> [What needs to be done]:
Quote exactly the lines between the line containing "Reconstruct the object" and the line containing "STUB_THREAD_RADIUS = 3.5", counting those two lines as part of the range. Leave the rest out.

> [Dataset]:
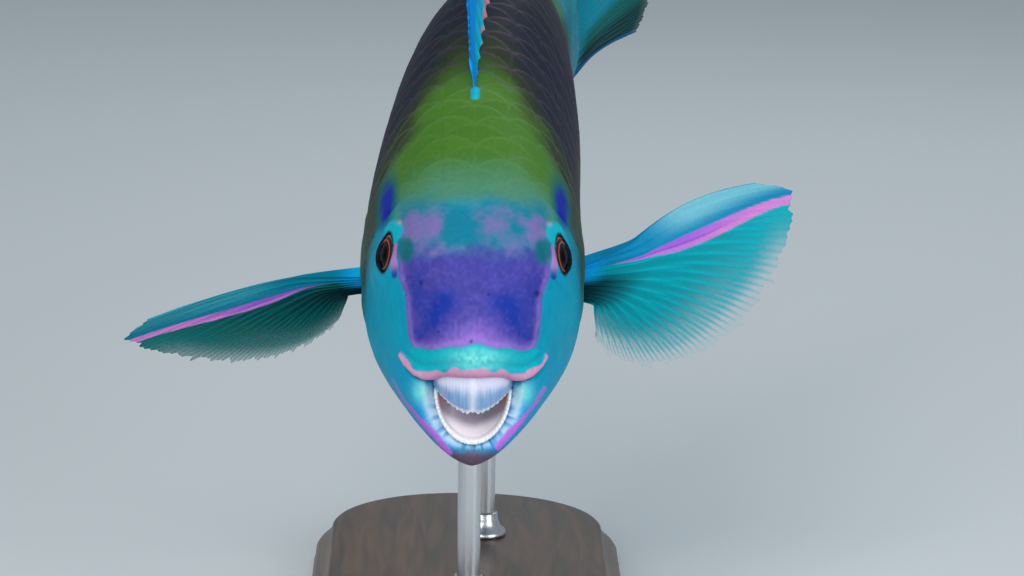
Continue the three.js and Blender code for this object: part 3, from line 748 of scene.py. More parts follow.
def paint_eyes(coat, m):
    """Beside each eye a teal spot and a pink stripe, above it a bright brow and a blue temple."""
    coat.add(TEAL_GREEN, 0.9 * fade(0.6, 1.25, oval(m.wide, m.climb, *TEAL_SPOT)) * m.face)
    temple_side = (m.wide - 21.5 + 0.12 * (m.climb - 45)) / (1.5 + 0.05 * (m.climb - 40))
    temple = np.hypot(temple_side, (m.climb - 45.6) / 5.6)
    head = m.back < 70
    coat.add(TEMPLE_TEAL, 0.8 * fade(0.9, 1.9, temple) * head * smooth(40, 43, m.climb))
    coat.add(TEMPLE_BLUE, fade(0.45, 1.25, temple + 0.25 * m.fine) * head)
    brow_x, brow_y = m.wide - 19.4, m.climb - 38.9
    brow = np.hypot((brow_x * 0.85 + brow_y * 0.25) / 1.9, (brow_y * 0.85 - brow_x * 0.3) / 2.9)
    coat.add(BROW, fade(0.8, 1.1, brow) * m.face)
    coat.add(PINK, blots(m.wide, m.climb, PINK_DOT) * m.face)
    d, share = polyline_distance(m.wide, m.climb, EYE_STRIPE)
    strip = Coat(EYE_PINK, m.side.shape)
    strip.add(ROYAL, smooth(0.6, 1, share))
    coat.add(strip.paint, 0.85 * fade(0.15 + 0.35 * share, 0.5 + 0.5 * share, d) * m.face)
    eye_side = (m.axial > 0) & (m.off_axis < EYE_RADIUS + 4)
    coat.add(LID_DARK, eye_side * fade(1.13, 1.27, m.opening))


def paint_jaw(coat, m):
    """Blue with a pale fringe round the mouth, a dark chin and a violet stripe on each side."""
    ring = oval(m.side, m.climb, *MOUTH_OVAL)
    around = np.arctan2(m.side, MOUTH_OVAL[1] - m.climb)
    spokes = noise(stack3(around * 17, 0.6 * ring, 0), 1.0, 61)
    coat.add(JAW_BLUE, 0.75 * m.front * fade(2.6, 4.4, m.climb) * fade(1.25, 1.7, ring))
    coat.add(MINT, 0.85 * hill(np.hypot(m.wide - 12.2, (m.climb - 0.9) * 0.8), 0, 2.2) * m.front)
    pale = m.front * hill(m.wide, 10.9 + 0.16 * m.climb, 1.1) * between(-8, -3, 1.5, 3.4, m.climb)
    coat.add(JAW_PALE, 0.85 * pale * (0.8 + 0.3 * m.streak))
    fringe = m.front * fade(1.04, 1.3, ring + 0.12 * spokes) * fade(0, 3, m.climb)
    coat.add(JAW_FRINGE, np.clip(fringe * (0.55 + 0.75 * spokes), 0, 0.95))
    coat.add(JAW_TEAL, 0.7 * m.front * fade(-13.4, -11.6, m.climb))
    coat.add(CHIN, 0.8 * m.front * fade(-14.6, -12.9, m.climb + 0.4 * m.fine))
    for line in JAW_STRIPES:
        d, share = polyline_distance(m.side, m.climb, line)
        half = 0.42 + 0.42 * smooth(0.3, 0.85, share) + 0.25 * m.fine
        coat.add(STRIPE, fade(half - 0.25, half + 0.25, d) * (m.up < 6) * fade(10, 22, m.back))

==

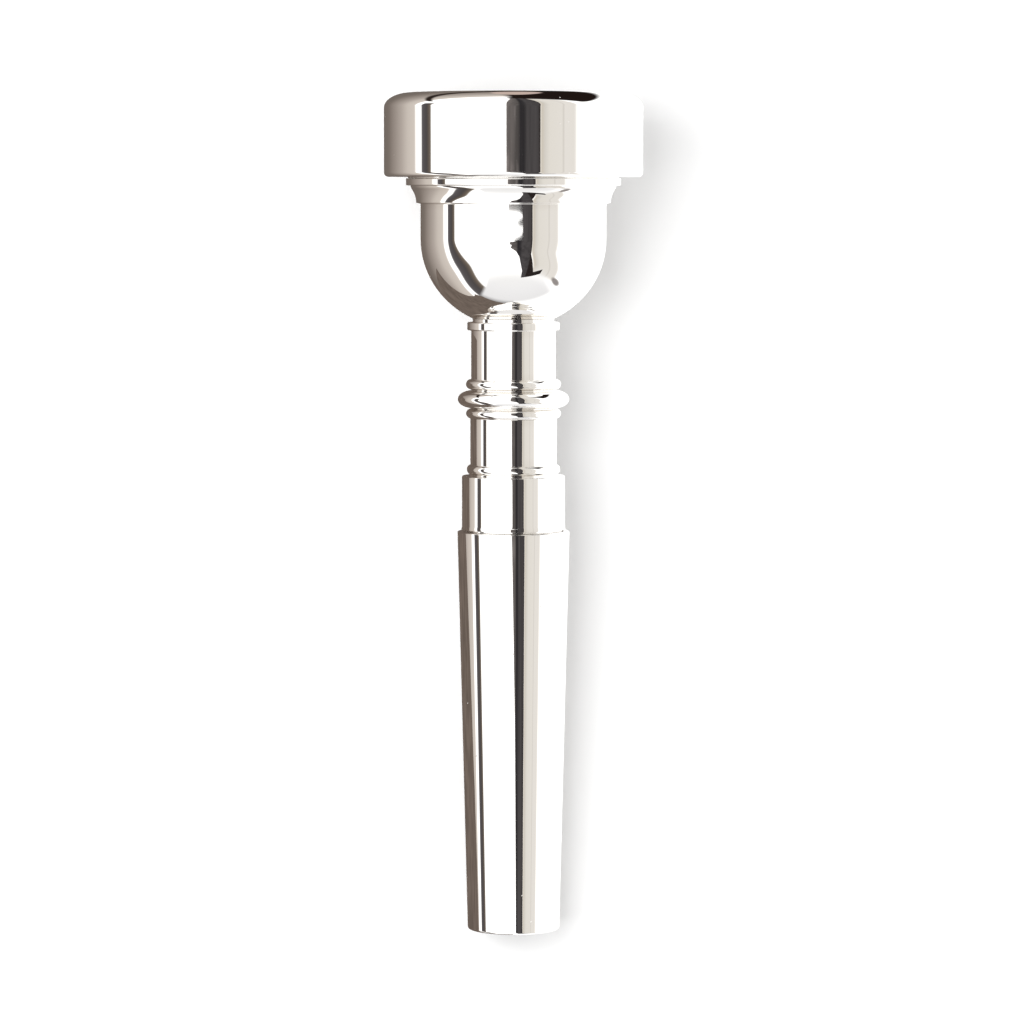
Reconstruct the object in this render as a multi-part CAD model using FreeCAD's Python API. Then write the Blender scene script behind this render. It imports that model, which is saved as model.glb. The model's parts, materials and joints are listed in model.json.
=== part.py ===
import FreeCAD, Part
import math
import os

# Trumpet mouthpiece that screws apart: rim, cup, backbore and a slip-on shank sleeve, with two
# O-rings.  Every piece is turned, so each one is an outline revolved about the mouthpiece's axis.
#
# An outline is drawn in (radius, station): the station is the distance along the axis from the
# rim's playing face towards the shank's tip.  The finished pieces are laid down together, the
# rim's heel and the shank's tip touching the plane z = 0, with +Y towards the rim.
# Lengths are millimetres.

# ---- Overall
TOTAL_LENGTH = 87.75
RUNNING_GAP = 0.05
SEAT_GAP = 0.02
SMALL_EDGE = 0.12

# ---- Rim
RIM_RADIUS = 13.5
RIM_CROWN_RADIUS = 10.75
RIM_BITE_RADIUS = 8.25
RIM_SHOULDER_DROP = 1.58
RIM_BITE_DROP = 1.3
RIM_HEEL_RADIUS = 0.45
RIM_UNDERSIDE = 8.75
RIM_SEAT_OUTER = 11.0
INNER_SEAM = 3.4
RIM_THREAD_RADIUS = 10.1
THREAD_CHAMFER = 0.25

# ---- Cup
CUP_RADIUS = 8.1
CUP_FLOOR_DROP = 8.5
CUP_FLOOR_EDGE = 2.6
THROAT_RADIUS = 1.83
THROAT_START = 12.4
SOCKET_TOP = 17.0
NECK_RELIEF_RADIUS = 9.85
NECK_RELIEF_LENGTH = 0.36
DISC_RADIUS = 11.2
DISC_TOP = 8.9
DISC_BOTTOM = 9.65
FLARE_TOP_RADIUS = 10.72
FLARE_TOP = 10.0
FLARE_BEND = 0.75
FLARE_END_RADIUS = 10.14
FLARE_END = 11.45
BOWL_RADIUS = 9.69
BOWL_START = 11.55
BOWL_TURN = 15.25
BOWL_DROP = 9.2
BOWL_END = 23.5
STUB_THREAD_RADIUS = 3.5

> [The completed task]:
Reconstruct the object in this render as a multi-part CAD model using FreeCAD's Python API. Then write the Blender scene script behind this render. It imports that model, which is saved as model.glb. The model's parts, materials and joints are listed in model.json.
=== part.py ===
import FreeCAD, Part
import math
import os

# Trumpet mouthpiece that screws apart: rim, cup, backbore and a slip-on shank sleeve, with two
# O-rings.  Every piece is turned, so each one is an outline revolved about the mouthpiece's axis.
#
# An outline is drawn in (radius, station): the station is the distance along the axis from the
# rim's playing face towards the shank's tip.  The finished pieces are laid down together, the
# rim's heel and the shank's tip touching the plane z = 0, with +Y towards the rim.
# Lengths are millimetres.

# ---- Overall
TOTAL_LENGTH = 87.75
RUNNING_GAP = 0.05
SEAT_GAP = 0.02
SMALL_EDGE = 0.12

# ---- Rim
RIM_RADIUS = 13.5
RIM_CROWN_RADIUS = 10.75
RIM_BITE_RADIUS = 8.25
RIM_SHOULDER_DROP = 1.58
RIM_BITE_DROP = 1.3
RIM_HEEL_RADIUS = 0.45
RIM_UNDERSIDE = 8.75
RIM_SEAT_OUTER = 11.0
INNER_SEAM = 3.4
RIM_THREAD_RADIUS = 10.1
THREAD_CHAMFER = 0.25

# ---- Cup
CUP_RADIUS = 8.1
CUP_FLOOR_DROP = 8.5
CUP_FLOOR_EDGE = 2.6
THROAT_RADIUS = 1.83
THROAT_START = 12.4
SOCKET_TOP = 17.0
NECK_RELIEF_RADIUS = 9.85
NECK_RELIEF_LENGTH = 0.36
DISC_RADIUS = 11.2
DISC_TOP = 8.9
DISC_BOTTOM = 9.65
FLARE_TOP_RADIUS = 10.72
FLARE_TOP = 10.0
FLARE_BEND = 0.75
FLARE_END_RADIUS = 10.14
FLARE_END = 11.45
BOWL_RADIUS = 9.69
BOWL_START = 11.55
BOWL_TURN = 15.25
BOWL_DROP = 9.2
BOWL_END = 23.5
STUB_THREAD_RADIUS = 3.5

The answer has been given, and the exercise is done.